To the relief of her opponents, Ms. Rousseff’s General Assembly speech made only an oblique reference to her battle with Brazilian lawmakers, who are seeking to remove her from office over charges that she illegally used money from state-owned banks to hide a looming deficit and improve her re-election prospects in 2014.

“I cannot conclude my remarks without mentioning the grave moment Brazil is undergoing,” she said. “Despite this, I must say that Brazil is a great nation, with a society that was able to defeat authoritarianism and build a vibrant democracy. Our people are hard-working and have great esteem for freedom. I have no doubt they will be able to prevent any setback.”

But in the afternoon, Ms. Rousseff went on the offensive, making her case to a group of reporters she had invited to the Brazilian ambassador’s residence.

She denounced her opponents, whom she described as “coup mongers” and “conspirators,” and said they would be judged harshly by history.

“In the past, coups were carried out with machine guns, tanks and weapons,” she said. “Today all you need are hands that are willing to tear up the Constitution.”

Mainstream Brazilian news outlets criticized her decision to seek international support in her fight against impeachment, describing it as a move that would besmirch the nation’s image.

“From her palace bunker, the president seems to feed the bizarre belief that the international press is prone to support her,” Folha de S. Paulo, one of the nation’s leading newspapers, wrote in an editorial. “This is a bad step, and Dilma Rousseff will only shake a little bit more, with her diplomatic negligence, the image of Brazil as a dynamic and stable democracy.”

Her opponents in Congress began a parallel public relations campaign, dispatching two deputies to New York. And Vice President Michel Temer, who would temporarily replace Ms. Rousseff during an impeachment trial, gave a series of rare interviews to the foreign media to express his concern over her decision to travel to New York.

Throughout the day, the president was shadowed by the two deputies, who sought to counter her arguments that the impeachment proceedings are a threat to Brazil’s young democracy.
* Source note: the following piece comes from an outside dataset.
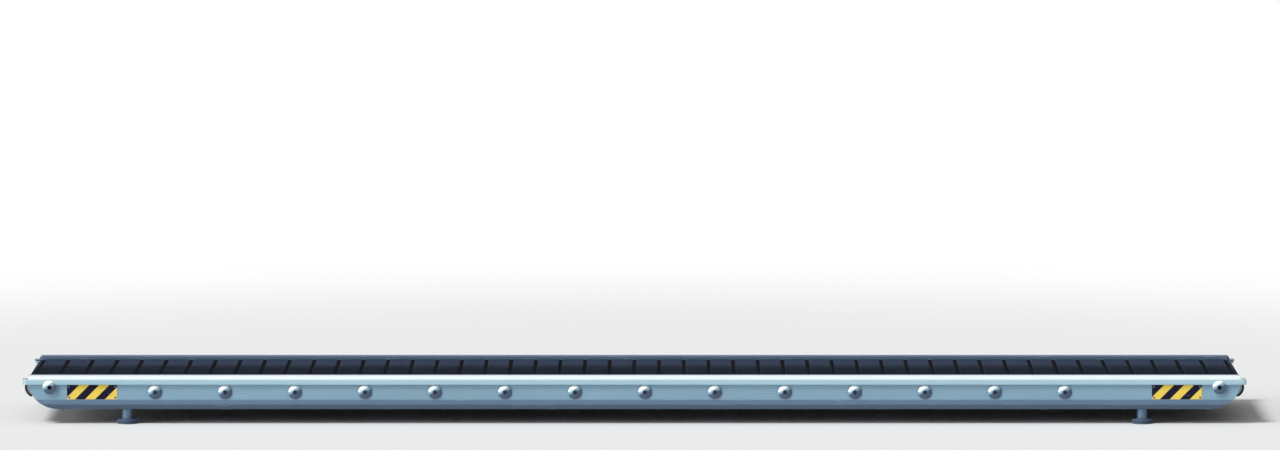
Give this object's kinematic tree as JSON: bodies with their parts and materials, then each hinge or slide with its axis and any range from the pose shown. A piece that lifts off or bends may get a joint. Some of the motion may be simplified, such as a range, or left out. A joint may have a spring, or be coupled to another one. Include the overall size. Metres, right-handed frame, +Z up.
{
  "type": "baggage belt conveyor",
  "caption": "Low baggage belt conveyor: an endless ribbed belt slides over a sheet bed between capped steel rails and turns round end drums; it stands on clamped feet.",
  "frame": {"origin": "on the floor, under the middle of the conveyor", "axes": "+X along the belt to the drive end, +Y to the rear rail, +Z up"},
  "size_m": [6, 1.12, 0.2405],
  "materials": {
    "belt_rubber": "matt moulded rubber",
    "bed_steel": "galvanised sheet",
    "frame_steel": "powder coat, satin",
    "rail_paint": "powder coat, semi-gloss",
    "drum_steel": "turned, oiled",
    "zinc_steel": "zinc plated",
    "capping_alloy": "satin anodised",
    "capping_stainless": "polished",
    "strip_rubber": "matt",
    "warning_paint": "gloss enamel",
    "box_enamel": "satin enamel",
    "gland_plastic": "moulded"
  },
  "bodies": {
    "frame": {"belt": "belt_rubber", "slider_bed": "bed_steel", "cross_members": "frame_steel", "end_ties": "rail_paint", "leg_beams": "frame_steel", "leg_clamps": "frame_steel", "drum_motor": "drum_steel", "drive_axle": "zinc_steel", "drive_bearing_plates": "rail_paint", "tail_axle": "zinc_steel", "tail_bearing_plates": "rail_paint", "take_up_screws": "zinc_steel", "return_rollers": "zinc_steel", "roller_axles": "drum_steel", "roller_brackets": "rail_paint", "terminal_box": "box_enamel", "terminal_lid": "box_enamel", "cable_gland": "gland_plastic", "rail_front": "rail_paint", "capping_base_front": "capping_alloy", "capping_cover_front": "capping_stainless", "edge_strip_front": "strip_rubber", "warning_plates_front": "warning_paint", "rail_rear": "rail_paint", "capping_base_rear": "capping_alloy", "capping_cover_rear": "capping_stainless", "edge_strip_rear": "strip_rubber", "warning_plates_rear": "warning_paint"},
    "drive_drum": {"drive_drum": "drum_steel"},
    "tail_drum": {"tail_drum": "drum_steel"},
    "foot_front_left": {"foot_tube_front_left": "zinc_steel", "foot_plate_front_left": "frame_steel", "foot_pad_front_left": "strip_rubber"},
    "foot_front_right": {"foot_tube_front_right": "zinc_steel", "foot_plate_front_right": "frame_steel", "foot_pad_front_right": "strip_rubber"},
    "foot_rear_left": {"foot_tube_rear_left": "zinc_steel", "foot_plate_rear_left": "frame_steel", "foot_pad_rear_left": "strip_rubber"},
    "foot_rear_right": {"foot_tube_rear_right": "zinc_steel", "foot_plate_rear_right": "frame_steel", "foot_pad_rear_right": "strip_rubber"}
  },
  "joints": [
    {"name": "drive_drum_spin", "type": "hinge", "parent": "frame", "child": "drive_drum", "pos_m": [2.943, 0, 0.174], "axis": [0, 1, 0], "continuous": true},
    {"name": "tail_drum_spin", "type": "hinge", "parent": "frame", "child": "tail_drum", "pos_m": [-2.943, 0, 0.174], "axis": [0, 1, 0], "continuous": true},
    {"name": "foot_slide_front_left", "type": "slide", "parent": "frame", "child": "foot_front_left", "axis": [0, 0, 1], "range_m": [0, 0.035]},
    {"name": "foot_slide_front_right", "type": "slide", "parent": "frame", "child": "foot_front_right", "axis": [0, 0, 1], "range_m": [0, 0.035]},
    {"name": "foot_slide_rear_left", "type": "slide", "parent": "frame", "child": "foot_rear_left", "axis": [0, 0, 1], "range_m": [0, 0.035]},
    {"name": "foot_slide_rear_right", "type": "slide", "parent": "frame", "child": "foot_rear_right", "axis": [0, 0, 1], "range_m": [0, 0.035]}
  ],
  "couplings": [
    {"joint": "tail_drum_spin", "follows": "drive_drum_spin", "ratio": 1}
  ]
}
“If this is a coup, how is it that she left the country and allowed her vice president to fulfill her duties?” José Carlos Aleluia, a federal deputy from the opposition Democrats Party, said in an interview. “The military is in the barracks, and when she returns to Brazil, she will once again be president.”

In another sign of her sinking fortunes, members of the nation’s highest court, which has already rejected appeals to have the impeachment petition quashed, added their voices to those criticizing her visit to New York, suggesting that future appeals to the court have little chance of succeeding.

“The responsible response would be to make a defense that respects Brazilian institutions and transmit a positive message about Brazil to the world — that it is solid democracy that works and that it’s institutions are responsible,” José Antonio Dias Toffoli, a Supreme Court justice, told Brazilian reporters on Wednesday.

His words carry weight: Justice Antonio Dias Toffoli is a former lawyer for the governing Workers Party who was appointed to the court by Ms. Rousseff’s predecessor and political patron, Luiz Inácio Lula da Silva.

Speaking to reporters in New York, Ms. Rousseff said that her critics back home were overreacting, and that she had never intended to make Brazil’s political crisis the focus of her United Nations speech.

In Brasília, the nation’s capital, impeachment proceedings are moving forward rapidly. The Senate, which will decide by a simple majority whether to accept the case, is expected to begin proceedings next month.

Ms. Rousseff would be suspended for up to six months during the trial. Most experts say she will most likely be convicted by a required two-thirds majority, making her the second Brazilian president to be ousted since democracy was re-established in 1985, after two decades of military rule. A former Marxist guerrilla who was imprisoned and tortured during the military dictatorship, Ms. Rousseff has vowed not to give up, and a group of her supporters say they will take to the streets next week and shut down key roads across the country.

“I will fight with all my strength,” she said as the cheers of demonstrators outside on the street drifted into the room. “I am willing to fight to ensure that Brazil does not become a country where democratic rule is broken.”

Yet with Brazil suffering its worst economic crisis in decades and the public furious over a corruption scandal involving the national oil company, many Brazilians are eager to see her go.

Melyvn Levitsky, a former United States ambassador to Brazil, said he thought Ms. Rousseff’s international public relations campaign would do little to help.

“Congress is operating under its own laws, so I would not consider this to be a political coup,” he said. “This is a crisis made in Brazil by Brazilians. At this point, I don’t think international solidarity is going to help her at all.”

Paula Moura contributed reporting from São Paulo, Brazil.